Cette spiritualité associant guérison et pardon, est renforcée par un signe peint sur la partie gauche du tableau. On reconnaît un caducée, emblème d'Hermès, dont les ailes sont remplacées par un miroir qui renvoie au bâton d'Esculape (qui lui n'a qu'un seul serpent, une couleuvre exactement). Cette figure composite permet d'associer les symboles des médecines européennes (Esculape) et américaines (Hermès), et de permettre une lecture plus universelle. Cela est bien en accord avec l'histoire personnelle de l'artiste dont la double nationalité la fait appartenir aux deux continents.
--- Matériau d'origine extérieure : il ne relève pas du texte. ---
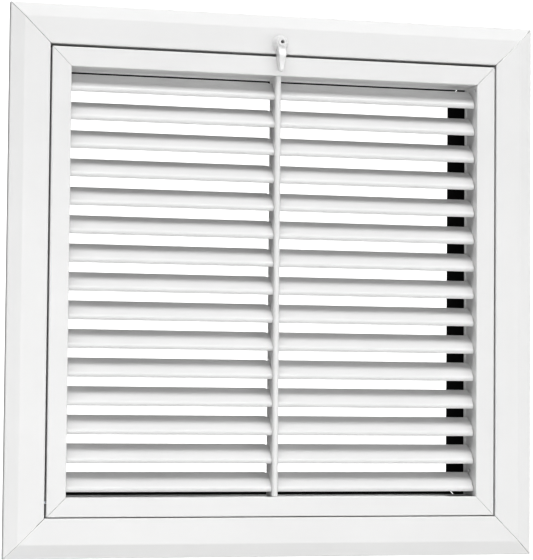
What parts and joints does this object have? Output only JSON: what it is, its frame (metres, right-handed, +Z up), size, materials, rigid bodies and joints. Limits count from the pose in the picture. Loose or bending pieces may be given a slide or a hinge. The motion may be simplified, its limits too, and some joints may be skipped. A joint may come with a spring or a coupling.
{
  "type": "louvred air grille",
  "caption": "Square wall grille in powder-coated aluminium: mitred frame with a neck, drop-down core of fixed sloping blades and a turn-button latch.",
  "frame": {"origin": "centre of the neck on the wall plane, which the flange's back edge touches", "axes": "+Y from the room into the duct, +Z up, +X to the right seen from the room"},
  "size_m": [0.3886, 0.063, 0.3886],
  "materials": {
    "white_powder_coat": "satin powder coat on extruded aluminium",
    "black_powder_coat": "matt powder coat on sheet steel",
    "mill_aluminium": "mill finish",
    "zinc_plated_steel": "zinc plated",
    "nylon": "natural nylon",
    "painted_rivet": "gloss paint on aluminium",
    "latch_plastic": "moulded, satin gloss"
  },
  "bodies": {
    "frame": {"frame_top": "white_powder_coat", "frame_bottom": "white_powder_coat", "frame_left": "white_powder_coat", "frame_right": "white_powder_coat", "frame_corner_keys": "mill_aluminium", "filter_stop_top": "black_powder_coat", "filter_stop_bottom": "black_powder_coat", "filter_stop_left": "black_powder_coat", "filter_stop_right": "black_powder_coat", "filter_stop_rivets": "mill_aluminium", "hinge_pins": "zinc_plated_steel", "core_stops": "nylon", "latch_rivet": "painted_rivet", "latch_washer": "nylon"},
    "core": {"core_top": "white_powder_coat", "core_bottom": "white_powder_coat", "core_left": "white_powder_coat", "core_right": "white_powder_coat", "core_corner_keys": "mill_aluminium", "hinge_corner_keys": "mill_aluminium", "hinge_bushes": "nylon", "mullion": "white_powder_coat", "mullion_screws": "zinc_plated_steel", "blade_01": "white_powder_coat", "blade_02": "white_powder_coat", "blade_03": "white_powder_coat", "blade_04": "white_powder_coat", "blade_05": "white_powder_coat", "blade_06": "white_powder_coat", "blade_07": "white_powder_coat", "blade_08": "white_powder_coat", "blade_09": "white_powder_coat", "blade_10": "white_powder_coat", "blade_11": "white_powder_coat", "blade_12": "white_powder_coat", "blade_13": "white_powder_coat", "blade_14": "white_powder_coat", "blade_15": "white_powder_coat"},
    "latch": {"latch_lever": "latch_plastic"}
  },
  "joints": [
    {"name": "core_hinge", "type": "hinge", "parent": "frame", "child": "core", "pos_m": [0, -0.0042, -0.1554], "axis": [1, 0, 0], "range_deg": [0, 135]},
    {"name": "latch_turn", "type": "hinge", "parent": "frame", "child": "latch", "pos_m": [0, -0.0084, 0.1739], "axis": [0, -1, 0], "continuous": true}
  ]
}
Dans ce travail, l'icône de Saint Pantaléon est enchâssée, ou encadrée, dans un élément plus vaste qui en est à la fois l'expansion et le répondant. On peut se demander alors quel est le statut de ce tableau Miserere qui fait partie d'une quadrilogie de saints. Du fait du choix de la présence intégrale de l'image sainte, placée comme au beau coin de l'espace d'expression contemporaine, l'œuvre dans son ensemble peut-elle être qualifiée de religieuse ? En tout cas l'intention de Caroll Rosso Cicogna est bien d'écrire une œuvre en étant guidée dans sa technique aussi bien par des écoles pratiques de spiritualité, que par l'exploration d'enjeux artistiques contemporains.
Le questionnement pourrait être guidé par cette citation du livre Du spirituel dans l'art, et dans la peinture en particulier, du peintre abstrait russe Vassily Kandinsky : Tous les moyens sont sacrés s'ils sont intérieurement nécessaires.